C’est un voyage dans le Japon des montagnes et des villages, et dans le passé du défunt. Là où, avant de s’établir dentiste en ville, il avait gagné sa vie en distribuant des journaux ou en préparant des raviolis. Les amis d’antan qui accueillent le couple sont parfois morts, eux aussi. Parfois même, ils l’ignorent. A chaque étape, c’est une ancienne possibilité d’avenir qui resurgit, mais aussi des fautes à réparer. Et une douceur de vivre insoupçonnée, qu’il serait bon de prolonger indéfiniment, à deux, cette fois… La logique des rêves est superbement restituée par cette alternance de moments suaves et de brusques accès de noirceur. La précipitation soudaine des événements ajoute au trouble : il faut se dépêcher d’attraper tel train ou tel car qui mène à la prochaine halte de cette vie en condensé, en accéléré…
Mais si le film brille dans la zone frontalière entre la réalité et l’inconscient, il impressionne aussi par l’entre-deux qu’il suggère entre la vie et la mort. Kiyoshi Kurosawa s’est fait connaître il y a une quinzaine d’années avec des thrillers tels que Cure ou Kaïro, qui mettaient déjà en scène des spectres, mais avant tout horrifiques. Sans rupture radicale, Vers l’autre rive apparaît comme un grand film de maturité, où la familiarité ancienne du cinéaste avec les fantômes l’amène à une bouleversante réflexion existentielle. Le dialogue éphémère entre les vivants et les défunts, imprégné ici de shintoïsme, permet un bilan, moral, spirituel, peut-être une réconciliation.

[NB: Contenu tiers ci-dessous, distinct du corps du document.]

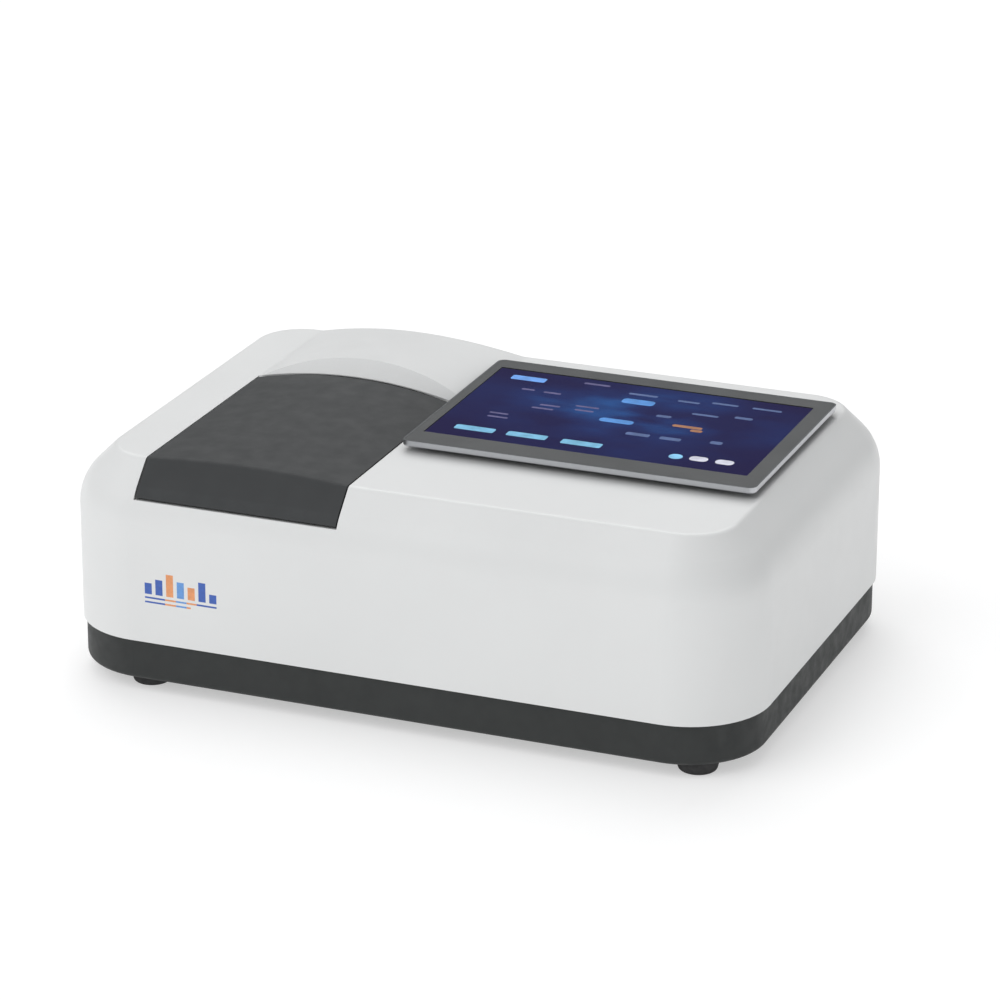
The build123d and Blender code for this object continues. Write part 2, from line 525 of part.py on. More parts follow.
COVER_T = 3.0
with BuildPart() as monochromator_cover:
    block(MONO_X, MONO_Y, (MONO_TOP, MONO_TOP + COVER_T))
    fillet(monochromator_cover.edges().filter_by(Axis.Z), 6)
    rod((GRATING_X, GRATING_Y, MONO_TOP), MOTOR_SHAFT_R + 0.7, COVER_T, mode=Mode.SUBTRACT)
monochromator_cover.part.label = "monochromator_cover"
export_step(monochromator_cover.part, "parts/monochromator_cover.step")

with BuildPart() as slit_plates:
    for x, y in ((MONO_X[0] - 1.2, BEAM_Y), (MONO_X[1], INLET_Y)):
        block((x, x + 1.2), around(y, 9), around(BEAM_Z, 9))
        block((x, x + 1.2), around(y, 0.5), around(BEAM_Z, 4), Mode.SUBTRACT)
slit_plates.part.label = "slit_plates"
export_step(slit_plates.part, "parts/slit_plates.step")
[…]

Le cinéaste, qui ne s’éloigne jamais de sa femme, même pour rencontrer la presse, donne aussi, dans ce mélodrame onirique, sa vision du couple : une entité en proie aux non-dits, mais soudée par un lien irrévocable, quasi transcendant dont l’origine est pourtant une attraction charnelle. Une des plus belles scènes montre, parmi les joies rendues à la veuve, le corps désirant de son époux, jusque-là évanescent. Son abandon voluptueux, imprévisible, est le signe ultime de sa présence avant la grande séparation… Arrivé à la soixantaine, Kurosawa réussit son premier film d’amour.